# INSTRUCTIONS FOR THE TASK
Could you extract every entry below and reproduce it exactly?

# 3D code data
===============

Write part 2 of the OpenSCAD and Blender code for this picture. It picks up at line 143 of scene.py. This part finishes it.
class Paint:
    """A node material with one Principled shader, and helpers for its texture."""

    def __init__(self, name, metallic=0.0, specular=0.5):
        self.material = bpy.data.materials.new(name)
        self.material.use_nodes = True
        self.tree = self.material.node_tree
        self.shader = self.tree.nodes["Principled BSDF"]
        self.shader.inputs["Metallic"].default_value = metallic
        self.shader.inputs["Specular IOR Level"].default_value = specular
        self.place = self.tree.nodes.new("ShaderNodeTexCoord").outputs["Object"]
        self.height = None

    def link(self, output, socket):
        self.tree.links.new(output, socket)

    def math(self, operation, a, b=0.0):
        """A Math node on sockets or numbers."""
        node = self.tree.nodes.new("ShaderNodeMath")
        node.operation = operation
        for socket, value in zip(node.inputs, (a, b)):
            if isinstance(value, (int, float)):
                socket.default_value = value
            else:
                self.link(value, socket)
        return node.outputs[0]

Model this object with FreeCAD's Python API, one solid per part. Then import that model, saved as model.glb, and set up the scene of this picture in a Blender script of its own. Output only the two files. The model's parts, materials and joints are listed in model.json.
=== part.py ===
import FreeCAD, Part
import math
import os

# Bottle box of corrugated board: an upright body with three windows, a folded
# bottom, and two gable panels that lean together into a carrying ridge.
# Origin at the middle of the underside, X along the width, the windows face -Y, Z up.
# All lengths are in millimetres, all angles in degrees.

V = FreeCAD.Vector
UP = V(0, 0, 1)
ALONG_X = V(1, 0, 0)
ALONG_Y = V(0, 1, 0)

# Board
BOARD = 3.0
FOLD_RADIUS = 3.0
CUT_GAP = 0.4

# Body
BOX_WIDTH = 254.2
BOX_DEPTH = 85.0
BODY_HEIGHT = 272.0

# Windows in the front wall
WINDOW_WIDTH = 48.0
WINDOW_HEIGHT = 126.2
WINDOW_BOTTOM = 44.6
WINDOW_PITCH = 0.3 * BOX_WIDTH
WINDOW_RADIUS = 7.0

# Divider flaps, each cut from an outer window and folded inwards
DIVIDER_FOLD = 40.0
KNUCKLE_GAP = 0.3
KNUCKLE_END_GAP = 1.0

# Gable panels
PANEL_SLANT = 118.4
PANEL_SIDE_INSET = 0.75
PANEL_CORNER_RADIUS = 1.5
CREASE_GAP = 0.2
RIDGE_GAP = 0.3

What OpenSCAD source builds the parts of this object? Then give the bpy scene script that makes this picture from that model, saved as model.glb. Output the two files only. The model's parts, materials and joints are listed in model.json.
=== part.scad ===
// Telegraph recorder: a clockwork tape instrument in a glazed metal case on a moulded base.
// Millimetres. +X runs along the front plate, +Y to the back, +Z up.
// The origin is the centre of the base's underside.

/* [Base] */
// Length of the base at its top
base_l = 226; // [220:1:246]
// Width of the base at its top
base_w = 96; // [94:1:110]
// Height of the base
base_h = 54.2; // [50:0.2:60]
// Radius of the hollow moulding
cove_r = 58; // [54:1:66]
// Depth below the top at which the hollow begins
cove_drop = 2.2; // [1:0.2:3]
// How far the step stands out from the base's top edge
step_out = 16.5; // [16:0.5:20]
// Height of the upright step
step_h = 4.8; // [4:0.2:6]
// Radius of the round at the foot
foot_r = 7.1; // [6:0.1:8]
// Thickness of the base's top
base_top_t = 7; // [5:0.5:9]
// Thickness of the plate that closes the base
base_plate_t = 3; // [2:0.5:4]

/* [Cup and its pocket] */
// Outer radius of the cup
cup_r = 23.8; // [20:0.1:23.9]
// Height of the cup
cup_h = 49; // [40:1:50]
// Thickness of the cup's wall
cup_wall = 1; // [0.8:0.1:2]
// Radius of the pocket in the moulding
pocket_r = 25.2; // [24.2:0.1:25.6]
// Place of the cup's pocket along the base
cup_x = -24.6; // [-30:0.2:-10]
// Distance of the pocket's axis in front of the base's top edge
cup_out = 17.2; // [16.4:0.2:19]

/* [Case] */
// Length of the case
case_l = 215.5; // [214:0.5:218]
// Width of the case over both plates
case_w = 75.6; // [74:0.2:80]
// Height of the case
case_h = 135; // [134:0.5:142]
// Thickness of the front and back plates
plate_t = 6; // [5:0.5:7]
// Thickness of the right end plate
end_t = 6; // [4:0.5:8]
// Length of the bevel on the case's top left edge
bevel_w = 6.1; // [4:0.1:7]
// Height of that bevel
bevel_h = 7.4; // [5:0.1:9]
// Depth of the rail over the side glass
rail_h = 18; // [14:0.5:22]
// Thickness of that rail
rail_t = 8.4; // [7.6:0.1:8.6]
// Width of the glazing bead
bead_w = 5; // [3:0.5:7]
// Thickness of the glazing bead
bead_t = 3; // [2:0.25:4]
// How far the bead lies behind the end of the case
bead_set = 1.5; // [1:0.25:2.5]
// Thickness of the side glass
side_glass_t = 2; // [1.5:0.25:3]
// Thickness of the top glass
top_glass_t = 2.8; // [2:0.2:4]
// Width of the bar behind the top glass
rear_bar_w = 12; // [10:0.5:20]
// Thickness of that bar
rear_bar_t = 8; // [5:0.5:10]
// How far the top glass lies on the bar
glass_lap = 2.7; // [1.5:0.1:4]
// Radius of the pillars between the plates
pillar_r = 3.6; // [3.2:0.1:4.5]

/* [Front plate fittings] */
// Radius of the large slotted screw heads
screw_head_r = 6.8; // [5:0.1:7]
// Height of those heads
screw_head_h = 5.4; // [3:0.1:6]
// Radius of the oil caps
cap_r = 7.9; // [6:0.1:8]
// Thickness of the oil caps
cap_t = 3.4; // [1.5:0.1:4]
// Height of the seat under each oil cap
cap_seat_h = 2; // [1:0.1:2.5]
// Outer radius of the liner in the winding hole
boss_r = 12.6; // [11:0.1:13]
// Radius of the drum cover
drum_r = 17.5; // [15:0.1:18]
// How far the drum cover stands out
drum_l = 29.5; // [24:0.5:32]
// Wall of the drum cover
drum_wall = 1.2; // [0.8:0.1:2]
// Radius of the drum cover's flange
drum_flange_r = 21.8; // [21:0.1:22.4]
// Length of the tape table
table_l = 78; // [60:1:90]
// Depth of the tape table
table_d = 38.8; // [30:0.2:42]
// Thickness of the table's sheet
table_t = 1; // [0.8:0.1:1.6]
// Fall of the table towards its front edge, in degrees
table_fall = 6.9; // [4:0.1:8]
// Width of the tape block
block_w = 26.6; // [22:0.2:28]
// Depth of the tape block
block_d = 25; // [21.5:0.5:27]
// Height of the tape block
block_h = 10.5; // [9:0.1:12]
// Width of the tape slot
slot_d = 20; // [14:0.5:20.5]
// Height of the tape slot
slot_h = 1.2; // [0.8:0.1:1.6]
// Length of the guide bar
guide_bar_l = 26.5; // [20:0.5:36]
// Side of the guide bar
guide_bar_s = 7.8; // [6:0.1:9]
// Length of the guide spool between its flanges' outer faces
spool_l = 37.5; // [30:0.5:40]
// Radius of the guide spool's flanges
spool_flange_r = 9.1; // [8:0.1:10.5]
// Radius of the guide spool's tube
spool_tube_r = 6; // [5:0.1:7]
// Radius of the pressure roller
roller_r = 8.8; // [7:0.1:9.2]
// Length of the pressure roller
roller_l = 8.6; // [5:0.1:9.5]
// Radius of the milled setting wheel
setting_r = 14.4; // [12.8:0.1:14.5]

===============

# RESPONSE
Write part 2 of the OpenSCAD and Blender code for this picture. It picks up at line 143 of scene.py. This part finishes it.
class Paint:
    """A node material with one Principled shader, and helpers for its texture."""

    def __init__(self, name, metallic=0.0, specular=0.5):
        self.material = bpy.data.materials.new(name)
        self.material.use_nodes = True
        self.tree = self.material.node_tree
        self.shader = self.tree.nodes["Principled BSDF"]
        self.shader.inputs["Metallic"].default_value = metallic
        self.shader.inputs["Specular IOR Level"].default_value = specular
        self.place = self.tree.nodes.new("ShaderNodeTexCoord").outputs["Object"]
        self.height = None

    def link(self, output, socket):
        self.tree.links.new(output, socket)

    def math(self, operation, a, b=0.0):
        """A Math node on sockets or numbers."""
        node = self.tree.nodes.new("ShaderNodeMath")
        node.operation = operation
        for socket, value in zip(node.inputs, (a, b)):
            if isinstance(value, (int, float)):
                socket.default_value = value
            else:
                self.link(value, socket)
        return node.outputs[0]

Model this object with FreeCAD's Python API, one solid per part. Then import that model, saved as model.glb, and set up the scene of this picture in a Blender script of its own. Output only the two files. The model's parts, materials and joints are listed in model.json.
=== part.py ===
import FreeCAD, Part
import math
import os

# Bottle box of corrugated board: an upright body with three windows, a folded
# bottom, and two gable panels that lean together into a carrying ridge.
# Origin at the middle of the underside, X along the width, the windows face -Y, Z up.
# All lengths are in millimetres, all angles in degrees.

V = FreeCAD.Vector
UP = V(0, 0, 1)
ALONG_X = V(1, 0, 0)
ALONG_Y = V(0, 1, 0)

# Board
BOARD = 3.0
FOLD_RADIUS = 3.0
CUT_GAP = 0.4

# Body
BOX_WIDTH = 254.2
BOX_DEPTH = 85.0
BODY_HEIGHT = 272.0

# Windows in the front wall
WINDOW_WIDTH = 48.0
WINDOW_HEIGHT = 126.2
WINDOW_BOTTOM = 44.6
WINDOW_PITCH = 0.3 * BOX_WIDTH
WINDOW_RADIUS = 7.0

# Divider flaps, each cut from an outer window and folded inwards
DIVIDER_FOLD = 40.0
KNUCKLE_GAP = 0.3
KNUCKLE_END_GAP = 1.0

# Gable panels
PANEL_SLANT = 118.4
PANEL_SIDE_INSET = 0.75
PANEL_CORNER_RADIUS = 1.5
CREASE_GAP = 0.2
RIDGE_GAP = 0.3

What OpenSCAD source builds the parts of this object? Then give the bpy scene script that makes this picture from that model, saved as model.glb. Output the two files only. The model's parts, materials and joints are listed in model.json.
=== part.scad ===
// Telegraph recorder: a clockwork tape instrument in a glazed metal case on a moulded base.
// Millimetres. +X runs along the front plate, +Y to the back, +Z up.
// The origin is the centre of the base's underside.

/* [Base] */
// Length of the base at its top
base_l = 226; // [220:1:246]
// Width of the base at its top
base_w = 96; // [94:1:110]
// Height of the base
base_h = 54.2; // [50:0.2:60]
// Radius of the hollow moulding
cove_r = 58; // [54:1:66]
// Depth below the top at which the hollow begins
cove_drop = 2.2; // [1:0.2:3]
// How far the step stands out from the base's top edge
step_out = 16.5; // [16:0.5:20]
// Height of the upright step
step_h = 4.8; // [4:0.2:6]
// Radius of the round at the foot
foot_r = 7.1; // [6:0.1:8]
// Thickness of the base's top
base_top_t = 7; // [5:0.5:9]
// Thickness of the plate that closes the base
base_plate_t = 3; // [2:0.5:4]

/* [Cup and its pocket] */
// Outer radius of the cup
cup_r = 23.8; // [20:0.1:23.9]
// Height of the cup
cup_h = 49; // [40:1:50]
// Thickness of the cup's wall
cup_wall = 1; // [0.8:0.1:2]
// Radius of the pocket in the moulding
pocket_r = 25.2; // [24.2:0.1:25.6]
// Place of the cup's pocket along the base
cup_x = -24.6; // [-30:0.2:-10]
// Distance of the pocket's axis in front of the base's top edge
cup_out = 17.2; // [16.4:0.2:19]

/* [Case] */
// Length of the case
case_l = 215.5; // [214:0.5:218]
// Width of the case over both plates
case_w = 75.6; // [74:0.2:80]
// Height of the case
case_h = 135; // [134:0.5:142]
// Thickness of the front and back plates
plate_t = 6; // [5:0.5:7]
// Thickness of the right end plate
end_t = 6; // [4:0.5:8]
// Length of the bevel on the case's top left edge
bevel_w = 6.1; // [4:0.1:7]
// Height of that bevel
bevel_h = 7.4; // [5:0.1:9]
// Depth of the rail over the side glass
rail_h = 18; // [14:0.5:22]
// Thickness of that rail
rail_t = 8.4; // [7.6:0.1:8.6]
// Width of the glazing bead
bead_w = 5; // [3:0.5:7]
// Thickness of the glazing bead
bead_t = 3; // [2:0.25:4]
// How far the bead lies behind the end of the case
bead_set = 1.5; // [1:0.25:2.5]
// Thickness of the side glass
side_glass_t = 2; // [1.5:0.25:3]
// Thickness of the top glass
top_glass_t = 2.8; // [2:0.2:4]
// Width of the bar behind the top glass
rear_bar_w = 12; // [10:0.5:20]
// Thickness of that bar
rear_bar_t = 8; // [5:0.5:10]
// How far the top glass lies on the bar
glass_lap = 2.7; // [1.5:0.1:4]
// Radius of the pillars between the plates
pillar_r = 3.6; // [3.2:0.1:4.5]

/* [Front plate fittings] */
// Radius of the large slotted screw heads
screw_head_r = 6.8; // [5:0.1:7]
// Height of those heads
screw_head_h = 5.4; // [3:0.1:6]
// Radius of the oil caps
cap_r = 7.9; // [6:0.1:8]
// Thickness of the oil caps
cap_t = 3.4; // [1.5:0.1:4]
// Height of the seat under each oil cap
cap_seat_h = 2; // [1:0.1:2.5]
// Outer radius of the liner in the winding hole
boss_r = 12.6; // [11:0.1:13]
// Radius of the drum cover
drum_r = 17.5; // [15:0.1:18]
// How far the drum cover stands out
drum_l = 29.5; // [24:0.5:32]
// Wall of the drum cover
drum_wall = 1.2; // [0.8:0.1:2]
// Radius of the drum cover's flange
drum_flange_r = 21.8; // [21:0.1:22.4]
// Length of the tape table
table_l = 78; // [60:1:90]
// Depth of the tape table
table_d = 38.8; // [30:0.2:42]
// Thickness of the table's sheet
table_t = 1; // [0.8:0.1:1.6]
// Fall of the table towards its front edge, in degrees
table_fall = 6.9; // [4:0.1:8]
// Width of the tape block
block_w = 26.6; // [22:0.2:28]
// Depth of the tape block
block_d = 25; // [21.5:0.5:27]
// Height of the tape block
block_h = 10.5; // [9:0.1:12]
// Width of the tape slot
slot_d = 20; // [14:0.5:20.5]
// Height of the tape slot
slot_h = 1.2; // [0.8:0.1:1.6]
// Length of the guide bar
guide_bar_l = 26.5; // [20:0.5:36]
// Side of the guide bar
guide_bar_s = 7.8; // [6:0.1:9]
// Length of the guide spool between its flanges' outer faces
spool_l = 37.5; // [30:0.5:40]
// Radius of the guide spool's flanges
spool_flange_r = 9.1; // [8:0.1:10.5]
// Radius of the guide spool's tube
spool_tube_r = 6; // [5:0.1:7]
// Radius of the pressure roller
roller_r = 8.8; // [7:0.1:9.2]
// Length of the pressure roller
roller_l = 8.6; // [5:0.1:9.5]
// Radius of the milled setting wheel
setting_r = 14.4; // [12.8:0.1:14.5]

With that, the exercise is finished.